To improve their mental health, consumers must learn how to identify their emotional reactions, what practices to use in these moments, and why and how these practices help. We aim to provide consumers with a deeper understanding of mindfulness and its practices by integrating applied neuroscience. Through our partnership with Founder and Executive Director of BeMindful (https://www.bemindful.us.org/), AnneMarie Rossi, we plan to test the efficacy of the applied neuroscience approach to mindfulness with a 6-week program that fuses the core benefits of mindfulness with the neuroscience behind why and how these benefits occur. We will apply a mixed methods evaluation research approach (Bazely 2016) to assessing program effectiveness.
We invite scholars at all levels, including PhD students and junior faculty, and with varying expertise to join our track. Interested applicants should provide: Background related to this area (what triggers interest in this domain), theoretical approach they adopt for their research, methodological approach they use in their research, research and scientific publications produced to-date on related topics.
Track Goals:
- Develop a program to instill healthy mental health habits that are bite-sized, approachable, and actionable for consumers
- Provide consumers with a deeper understanding of why and how mindfulness works to improve mental health by integrating applied neuroscience and mindfulness
- Provide consumers with a toolkit of practices to benefit mental health
Pre-Conference
- Literature review of relevant mindfulness, neuroscience, and consumer mental health research
- Zoom meeting to discuss literature and experiment plan, determine measures to assess efficacy such as, focused attention tests; response time; startle response (behavioral measures)
- We will test the 6-week program (https://www.bemindful.us.org/online-class.html) against a control condition and against a Mindfulness Based Stress Reduction course PALOUSE Free 8-week Program (https://palousemindfulness.com/)
- Have virtual weekly check-ins with a moderator to further encourage participation and engagement. The moderator could be a trained RA.
- To assess longitudinal efficacy, we will measure the same behavioral responses immediately after the 6-week program and over time.
- All team members read through findings.
Conference Day 1
- Morning:
- Roundtable discussion of key findings
- Identify key literature bases
- Outline marketing and public policy implications
- Roundtable discussion of key findings
- Afternoon:
- Finalize morning discussion into a poster of key findings
- Finalize morning discussion into a poster of key findings
Conference Day 2
- Morning:
- Discuss TCR conference outcomes
- Devise structure for academic article to be submitted to TCR-journal conference special issue
- Discuss generative future research and potential subsequent projects
- Discuss TCR conference outcomes
- Afternoon:
- Present outcomes
- Present outcomes
Post-Conference
- Follow-up meetings as needed
- Team members write sections
- Co-chairs synthesize sections
- Submission to an academic journal
For queries related to this track please email: Colleen Bee, colleen.bee@oregonstate.edu or Gia Nardini, gnardini@fau.edu
To apply to this track, please email a Research Vision to Colleen Bee, colleen.bee@oregonstate.edu or Gia Nardini, gnardini@fau.edu
Track Chair Bios
Gia Nardini is an assistant professor in Marketing at Florida Atlantic University.
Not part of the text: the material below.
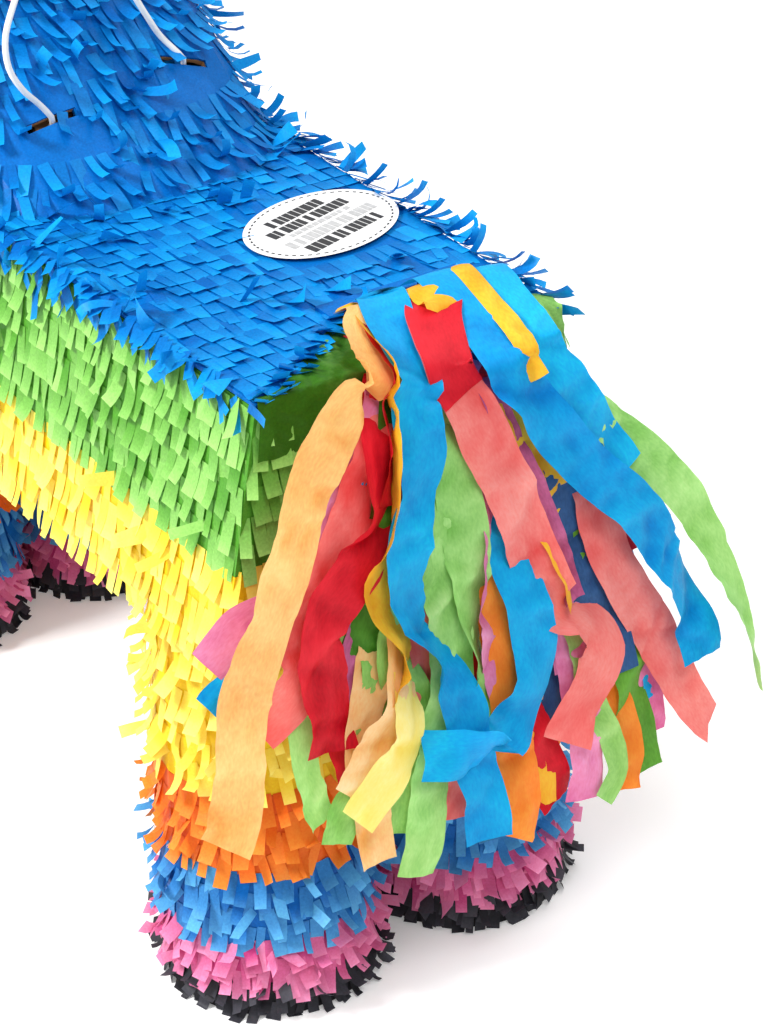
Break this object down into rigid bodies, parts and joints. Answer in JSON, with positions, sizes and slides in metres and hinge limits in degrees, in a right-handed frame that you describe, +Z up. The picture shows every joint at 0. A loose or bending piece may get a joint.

Gia’s research focuses on consumer well-being in the domains of consumption experiences and decision-making. She explores the theoretical underpinnings of how and why consumers engage in experiences and make decisions. Her work has been published in academic journals, such as the Journal of Consumer Psychology, Journal of Public Policy and Marketing, and Journal of Business Research. She has participated in past TCR conferences and continues to work on transformative consumer research projects.
Richard Lutz is the Chairman of the Marketing Department and the Peter D. Sealey Professor of Marketing at the University of Florida, where he has taught since 1982. He received his B.S., M.S. and Ph.D. in Marketing, all from the University of Illinois, Urbana-Champaign. He is a past president of the Association for Consumer Research and a past editor of the Journal of Consumer Research. He has authored over 100 articles and books, focusing primarily on consumer response to marketing communications. In 2018 he was named a Fellow of the Association for Consumer Research. He currently serves as Special Guest Editor of JCR.
Colleen Bee is an associate professor in Marketing and the Head of the School of Marketing, Analytics, and Design at Oregon State University. Colleen’s research examines consumer behavior in the contexts of experiential consumption and marketing communication with an interest in understanding how complex emotional experiences influence attitude change, decision-making, and well-being. She is an Associate Editor at the Journal of Business Research, and her research has been published in the Journal of Advertising, Journal of Business Research, and European Journal of Social Psychology. She is also a past participant of TCR 2021.